### OBJECTIVE
Starting at the line that contains "What build123d script", copy every line down to the line that contains "INLET_U = -1.4", inclusive, exactly as it stands. Omit all other lines.
** begin THE DATA **
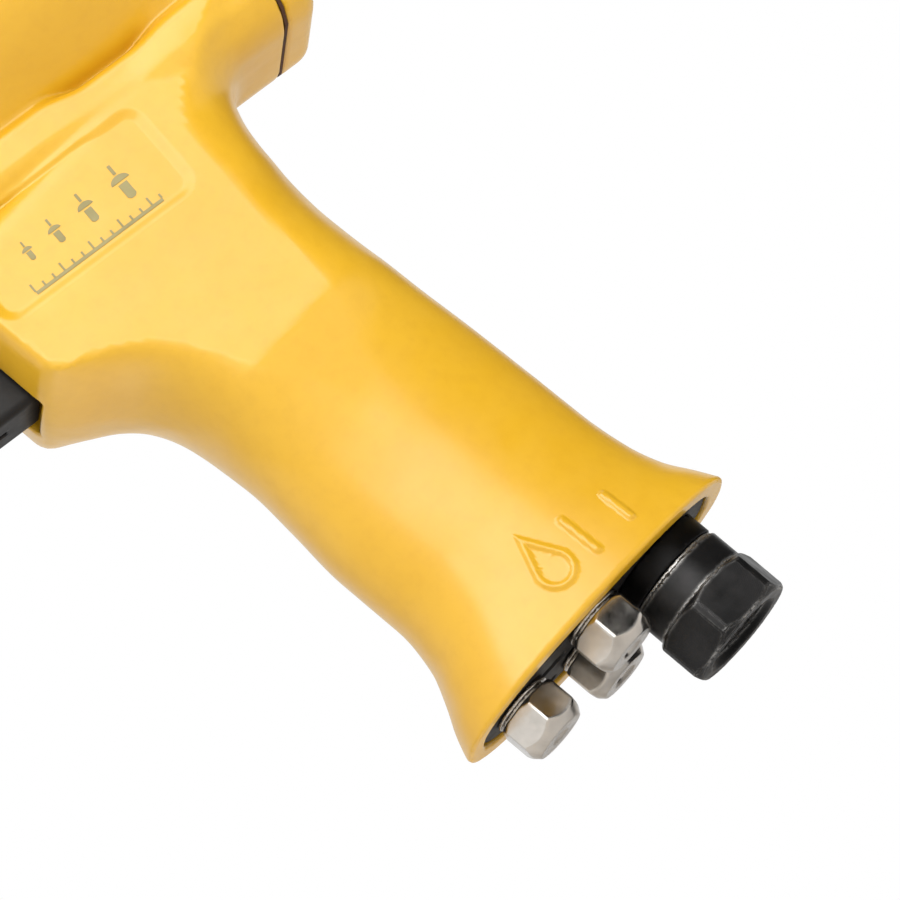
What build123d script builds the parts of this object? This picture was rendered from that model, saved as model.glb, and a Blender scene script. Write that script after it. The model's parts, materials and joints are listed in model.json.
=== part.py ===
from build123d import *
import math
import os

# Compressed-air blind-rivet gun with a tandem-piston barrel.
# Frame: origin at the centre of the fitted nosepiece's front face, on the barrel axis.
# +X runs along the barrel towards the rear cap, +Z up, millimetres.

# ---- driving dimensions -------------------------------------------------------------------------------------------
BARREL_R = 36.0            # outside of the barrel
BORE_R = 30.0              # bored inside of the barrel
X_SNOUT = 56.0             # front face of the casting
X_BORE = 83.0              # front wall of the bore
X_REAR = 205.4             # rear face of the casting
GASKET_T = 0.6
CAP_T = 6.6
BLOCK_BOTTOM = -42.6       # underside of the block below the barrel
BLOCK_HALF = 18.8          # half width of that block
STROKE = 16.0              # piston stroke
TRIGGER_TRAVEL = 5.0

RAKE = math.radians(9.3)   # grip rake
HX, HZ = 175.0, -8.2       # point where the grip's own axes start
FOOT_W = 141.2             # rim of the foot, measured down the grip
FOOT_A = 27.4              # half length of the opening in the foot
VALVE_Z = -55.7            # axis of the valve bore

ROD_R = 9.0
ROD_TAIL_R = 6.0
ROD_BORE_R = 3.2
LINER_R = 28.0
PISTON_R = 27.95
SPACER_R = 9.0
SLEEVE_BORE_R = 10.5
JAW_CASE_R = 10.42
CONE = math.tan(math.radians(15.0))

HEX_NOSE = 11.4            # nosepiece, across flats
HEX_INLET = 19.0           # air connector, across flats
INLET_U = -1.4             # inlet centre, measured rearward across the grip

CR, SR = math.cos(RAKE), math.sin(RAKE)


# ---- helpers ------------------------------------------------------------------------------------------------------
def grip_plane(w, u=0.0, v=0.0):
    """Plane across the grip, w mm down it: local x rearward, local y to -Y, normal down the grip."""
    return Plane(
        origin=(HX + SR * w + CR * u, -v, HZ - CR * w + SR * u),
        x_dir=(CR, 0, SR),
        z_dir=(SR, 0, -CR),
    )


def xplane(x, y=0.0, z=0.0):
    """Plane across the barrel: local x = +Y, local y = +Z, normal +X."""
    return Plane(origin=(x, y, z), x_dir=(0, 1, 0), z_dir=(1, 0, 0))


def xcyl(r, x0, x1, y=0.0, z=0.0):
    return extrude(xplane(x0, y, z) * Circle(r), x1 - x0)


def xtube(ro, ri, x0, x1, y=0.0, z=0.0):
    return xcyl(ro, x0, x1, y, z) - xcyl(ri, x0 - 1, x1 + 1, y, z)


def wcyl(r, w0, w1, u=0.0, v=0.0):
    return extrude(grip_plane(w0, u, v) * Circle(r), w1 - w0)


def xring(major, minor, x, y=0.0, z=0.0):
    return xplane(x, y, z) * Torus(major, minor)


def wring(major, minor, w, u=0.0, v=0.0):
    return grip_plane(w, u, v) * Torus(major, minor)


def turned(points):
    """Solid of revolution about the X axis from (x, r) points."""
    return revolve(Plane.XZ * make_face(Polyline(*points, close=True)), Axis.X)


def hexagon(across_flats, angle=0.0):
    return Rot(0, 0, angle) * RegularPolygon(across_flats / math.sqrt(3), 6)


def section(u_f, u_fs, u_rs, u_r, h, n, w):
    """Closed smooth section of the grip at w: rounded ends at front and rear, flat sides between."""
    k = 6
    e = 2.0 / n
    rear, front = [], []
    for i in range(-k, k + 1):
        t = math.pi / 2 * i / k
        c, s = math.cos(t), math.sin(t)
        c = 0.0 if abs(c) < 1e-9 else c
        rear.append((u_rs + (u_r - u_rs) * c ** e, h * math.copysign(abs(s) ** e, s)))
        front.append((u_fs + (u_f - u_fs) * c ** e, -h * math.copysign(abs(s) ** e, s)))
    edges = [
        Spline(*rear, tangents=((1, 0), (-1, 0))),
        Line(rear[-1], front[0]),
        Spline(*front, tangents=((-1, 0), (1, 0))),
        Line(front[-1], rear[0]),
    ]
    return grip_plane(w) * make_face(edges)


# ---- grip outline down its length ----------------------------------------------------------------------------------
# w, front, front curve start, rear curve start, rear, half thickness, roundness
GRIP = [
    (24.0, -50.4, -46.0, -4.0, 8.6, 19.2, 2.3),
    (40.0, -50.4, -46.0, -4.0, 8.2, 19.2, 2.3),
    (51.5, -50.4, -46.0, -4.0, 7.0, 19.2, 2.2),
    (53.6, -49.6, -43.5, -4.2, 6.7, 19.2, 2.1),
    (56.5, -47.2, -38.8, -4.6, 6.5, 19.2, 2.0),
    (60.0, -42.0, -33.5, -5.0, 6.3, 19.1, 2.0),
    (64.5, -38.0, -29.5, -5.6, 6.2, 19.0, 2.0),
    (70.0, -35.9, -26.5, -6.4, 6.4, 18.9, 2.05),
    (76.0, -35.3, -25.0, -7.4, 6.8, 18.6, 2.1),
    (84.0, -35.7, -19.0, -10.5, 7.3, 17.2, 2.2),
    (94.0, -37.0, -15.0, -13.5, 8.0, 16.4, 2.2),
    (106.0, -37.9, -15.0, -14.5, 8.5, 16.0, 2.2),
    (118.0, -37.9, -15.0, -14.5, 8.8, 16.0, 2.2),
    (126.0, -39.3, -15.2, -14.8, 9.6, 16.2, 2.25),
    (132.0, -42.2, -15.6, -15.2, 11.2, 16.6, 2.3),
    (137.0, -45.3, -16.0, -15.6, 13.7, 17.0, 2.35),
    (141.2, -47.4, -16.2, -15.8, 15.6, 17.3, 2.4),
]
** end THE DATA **
** begin THE DATA **
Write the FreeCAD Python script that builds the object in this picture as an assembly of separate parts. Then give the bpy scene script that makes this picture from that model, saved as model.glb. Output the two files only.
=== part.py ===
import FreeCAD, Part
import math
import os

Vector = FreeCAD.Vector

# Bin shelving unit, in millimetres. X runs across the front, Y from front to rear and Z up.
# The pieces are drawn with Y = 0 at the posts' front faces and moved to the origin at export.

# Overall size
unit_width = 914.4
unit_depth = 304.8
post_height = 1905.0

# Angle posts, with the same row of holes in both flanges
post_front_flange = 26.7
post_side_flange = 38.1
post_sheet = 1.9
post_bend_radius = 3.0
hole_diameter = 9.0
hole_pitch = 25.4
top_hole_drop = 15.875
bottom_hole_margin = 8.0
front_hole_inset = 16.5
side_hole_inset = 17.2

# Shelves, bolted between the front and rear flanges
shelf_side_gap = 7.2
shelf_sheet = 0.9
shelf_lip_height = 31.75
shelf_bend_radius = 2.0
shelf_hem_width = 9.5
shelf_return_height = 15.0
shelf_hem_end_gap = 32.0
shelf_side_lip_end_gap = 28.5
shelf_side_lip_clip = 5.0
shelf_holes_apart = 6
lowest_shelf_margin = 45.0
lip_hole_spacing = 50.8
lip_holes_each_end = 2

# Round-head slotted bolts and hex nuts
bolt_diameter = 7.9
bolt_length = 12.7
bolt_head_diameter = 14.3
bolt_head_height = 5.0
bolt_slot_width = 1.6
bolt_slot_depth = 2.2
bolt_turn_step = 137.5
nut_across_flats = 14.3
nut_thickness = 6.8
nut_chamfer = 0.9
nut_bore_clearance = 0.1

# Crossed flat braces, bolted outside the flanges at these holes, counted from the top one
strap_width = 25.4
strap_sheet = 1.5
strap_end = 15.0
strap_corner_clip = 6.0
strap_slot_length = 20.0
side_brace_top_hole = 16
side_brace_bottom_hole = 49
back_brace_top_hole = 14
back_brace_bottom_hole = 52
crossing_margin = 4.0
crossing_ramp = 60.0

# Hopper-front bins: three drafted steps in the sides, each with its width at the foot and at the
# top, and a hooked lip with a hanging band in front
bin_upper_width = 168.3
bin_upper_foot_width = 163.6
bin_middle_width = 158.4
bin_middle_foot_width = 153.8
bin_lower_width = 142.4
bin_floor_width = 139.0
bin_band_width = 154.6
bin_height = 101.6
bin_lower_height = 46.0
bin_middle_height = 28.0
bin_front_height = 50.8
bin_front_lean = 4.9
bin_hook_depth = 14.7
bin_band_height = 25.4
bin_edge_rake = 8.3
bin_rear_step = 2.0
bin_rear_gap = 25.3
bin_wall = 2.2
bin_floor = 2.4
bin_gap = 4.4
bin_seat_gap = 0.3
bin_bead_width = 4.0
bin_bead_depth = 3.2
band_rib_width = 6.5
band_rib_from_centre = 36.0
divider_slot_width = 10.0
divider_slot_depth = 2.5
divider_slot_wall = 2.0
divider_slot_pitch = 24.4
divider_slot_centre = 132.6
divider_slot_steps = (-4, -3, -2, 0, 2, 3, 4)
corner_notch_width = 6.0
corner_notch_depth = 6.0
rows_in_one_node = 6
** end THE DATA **
** begin THE DATA **
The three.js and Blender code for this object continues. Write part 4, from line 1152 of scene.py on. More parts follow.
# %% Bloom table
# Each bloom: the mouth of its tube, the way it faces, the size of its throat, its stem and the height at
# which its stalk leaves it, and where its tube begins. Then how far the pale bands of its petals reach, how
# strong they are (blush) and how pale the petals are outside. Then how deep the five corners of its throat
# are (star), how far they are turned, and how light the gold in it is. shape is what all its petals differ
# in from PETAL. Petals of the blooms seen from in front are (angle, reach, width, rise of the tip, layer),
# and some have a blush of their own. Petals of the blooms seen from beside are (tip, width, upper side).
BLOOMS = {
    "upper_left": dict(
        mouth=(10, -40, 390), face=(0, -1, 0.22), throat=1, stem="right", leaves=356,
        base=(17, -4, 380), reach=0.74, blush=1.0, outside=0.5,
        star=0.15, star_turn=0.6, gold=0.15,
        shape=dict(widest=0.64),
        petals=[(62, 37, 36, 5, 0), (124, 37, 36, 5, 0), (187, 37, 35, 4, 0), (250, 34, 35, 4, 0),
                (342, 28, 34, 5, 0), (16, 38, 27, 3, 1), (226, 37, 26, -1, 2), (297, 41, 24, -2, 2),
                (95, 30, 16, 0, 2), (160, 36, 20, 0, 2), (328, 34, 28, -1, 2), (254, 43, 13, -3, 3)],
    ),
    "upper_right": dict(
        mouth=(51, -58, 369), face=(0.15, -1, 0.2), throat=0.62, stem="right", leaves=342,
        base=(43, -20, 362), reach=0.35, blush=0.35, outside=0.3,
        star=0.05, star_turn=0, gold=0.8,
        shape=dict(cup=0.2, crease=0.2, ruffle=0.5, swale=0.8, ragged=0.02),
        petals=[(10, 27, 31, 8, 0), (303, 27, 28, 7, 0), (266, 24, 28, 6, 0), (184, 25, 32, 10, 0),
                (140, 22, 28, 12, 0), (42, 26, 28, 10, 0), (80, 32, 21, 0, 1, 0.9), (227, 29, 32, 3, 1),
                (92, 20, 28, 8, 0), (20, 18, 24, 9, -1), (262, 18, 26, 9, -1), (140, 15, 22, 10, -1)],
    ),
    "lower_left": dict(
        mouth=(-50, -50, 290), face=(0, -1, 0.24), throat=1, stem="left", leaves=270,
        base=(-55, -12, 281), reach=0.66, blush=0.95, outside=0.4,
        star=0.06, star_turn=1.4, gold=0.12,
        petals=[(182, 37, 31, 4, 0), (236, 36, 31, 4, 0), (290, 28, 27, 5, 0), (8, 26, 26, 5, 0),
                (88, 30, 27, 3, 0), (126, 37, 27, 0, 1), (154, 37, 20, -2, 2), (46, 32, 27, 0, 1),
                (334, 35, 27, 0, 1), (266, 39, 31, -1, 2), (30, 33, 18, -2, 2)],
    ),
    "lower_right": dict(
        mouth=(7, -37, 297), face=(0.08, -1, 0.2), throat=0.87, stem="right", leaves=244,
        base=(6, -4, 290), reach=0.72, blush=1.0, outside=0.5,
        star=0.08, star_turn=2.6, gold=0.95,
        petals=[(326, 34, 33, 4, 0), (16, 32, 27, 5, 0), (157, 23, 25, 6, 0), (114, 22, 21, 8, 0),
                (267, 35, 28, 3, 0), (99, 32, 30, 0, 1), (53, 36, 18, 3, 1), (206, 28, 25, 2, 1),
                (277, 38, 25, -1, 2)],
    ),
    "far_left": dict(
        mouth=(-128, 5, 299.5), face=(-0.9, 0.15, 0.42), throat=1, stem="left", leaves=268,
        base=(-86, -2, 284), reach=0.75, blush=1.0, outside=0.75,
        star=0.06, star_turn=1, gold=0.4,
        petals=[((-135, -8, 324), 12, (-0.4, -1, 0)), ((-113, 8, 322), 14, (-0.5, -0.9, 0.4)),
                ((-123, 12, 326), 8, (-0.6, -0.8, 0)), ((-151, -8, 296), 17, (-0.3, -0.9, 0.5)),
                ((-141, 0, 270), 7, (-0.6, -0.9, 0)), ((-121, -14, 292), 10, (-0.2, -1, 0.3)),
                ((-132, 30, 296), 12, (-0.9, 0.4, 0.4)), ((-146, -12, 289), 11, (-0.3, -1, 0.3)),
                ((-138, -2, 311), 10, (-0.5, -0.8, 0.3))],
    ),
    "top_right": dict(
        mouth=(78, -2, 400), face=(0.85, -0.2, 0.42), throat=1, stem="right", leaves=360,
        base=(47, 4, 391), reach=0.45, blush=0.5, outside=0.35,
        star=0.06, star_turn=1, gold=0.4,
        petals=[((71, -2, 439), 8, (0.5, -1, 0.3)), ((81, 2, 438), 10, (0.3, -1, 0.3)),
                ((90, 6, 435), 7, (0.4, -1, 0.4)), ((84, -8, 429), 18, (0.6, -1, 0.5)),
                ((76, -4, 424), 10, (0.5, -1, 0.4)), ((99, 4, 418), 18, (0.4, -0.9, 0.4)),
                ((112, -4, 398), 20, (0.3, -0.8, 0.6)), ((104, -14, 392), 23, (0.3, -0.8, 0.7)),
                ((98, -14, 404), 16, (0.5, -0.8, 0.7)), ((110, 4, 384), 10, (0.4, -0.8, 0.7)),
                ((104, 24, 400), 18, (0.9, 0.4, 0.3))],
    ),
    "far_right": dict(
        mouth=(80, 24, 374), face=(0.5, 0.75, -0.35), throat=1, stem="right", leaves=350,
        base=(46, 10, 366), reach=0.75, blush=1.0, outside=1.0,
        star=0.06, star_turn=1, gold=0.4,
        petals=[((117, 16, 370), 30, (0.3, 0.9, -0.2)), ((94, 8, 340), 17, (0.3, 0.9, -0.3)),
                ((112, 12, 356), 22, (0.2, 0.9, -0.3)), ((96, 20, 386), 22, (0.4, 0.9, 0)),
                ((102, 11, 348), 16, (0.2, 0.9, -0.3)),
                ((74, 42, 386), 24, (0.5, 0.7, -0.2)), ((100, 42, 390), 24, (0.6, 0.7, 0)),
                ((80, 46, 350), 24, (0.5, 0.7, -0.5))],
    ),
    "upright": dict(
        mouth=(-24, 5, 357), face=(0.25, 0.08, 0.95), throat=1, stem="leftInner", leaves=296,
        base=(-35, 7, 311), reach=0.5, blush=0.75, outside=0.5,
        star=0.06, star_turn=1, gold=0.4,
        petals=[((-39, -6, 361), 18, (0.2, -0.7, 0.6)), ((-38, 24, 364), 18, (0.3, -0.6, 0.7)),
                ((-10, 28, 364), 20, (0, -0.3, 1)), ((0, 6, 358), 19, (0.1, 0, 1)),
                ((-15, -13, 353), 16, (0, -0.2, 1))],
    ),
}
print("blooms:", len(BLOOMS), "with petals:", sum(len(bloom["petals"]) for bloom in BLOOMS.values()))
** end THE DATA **
### RESPONSE BELOW
What build123d script builds the parts of this object? This picture was rendered from that model, saved as model.glb, and a Blender scene script. Write that script after it. The model's parts, materials and joints are listed in model.json.
=== part.py ===
from build123d import *
import math
import os

# Compressed-air blind-rivet gun with a tandem-piston barrel.
# Frame: origin at the centre of the fitted nosepiece's front face, on the barrel axis.
# +X runs along the barrel towards the rear cap, +Z up, millimetres.

# ---- driving dimensions -------------------------------------------------------------------------------------------
BARREL_R = 36.0            # outside of the barrel
BORE_R = 30.0              # bored inside of the barrel
X_SNOUT = 56.0             # front face of the casting
X_BORE = 83.0              # front wall of the bore
X_REAR = 205.4             # rear face of the casting
GASKET_T = 0.6
CAP_T = 6.6
BLOCK_BOTTOM = -42.6       # underside of the block below the barrel
BLOCK_HALF = 18.8          # half width of that block
STROKE = 16.0              # piston stroke
TRIGGER_TRAVEL = 5.0

RAKE = math.radians(9.3)   # grip rake
HX, HZ = 175.0, -8.2       # point where the grip's own axes start
FOOT_W = 141.2             # rim of the foot, measured down the grip
FOOT_A = 27.4              # half length of the opening in the foot
VALVE_Z = -55.7            # axis of the valve bore

ROD_R = 9.0
ROD_TAIL_R = 6.0
ROD_BORE_R = 3.2
LINER_R = 28.0
PISTON_R = 27.95
SPACER_R = 9.0
SLEEVE_BORE_R = 10.5
JAW_CASE_R = 10.42
CONE = math.tan(math.radians(15.0))

HEX_NOSE = 11.4            # nosepiece, across flats
HEX_INLET = 19.0           # air connector, across flats
INLET_U = -1.4             # inlet centre, measured rearward across the grip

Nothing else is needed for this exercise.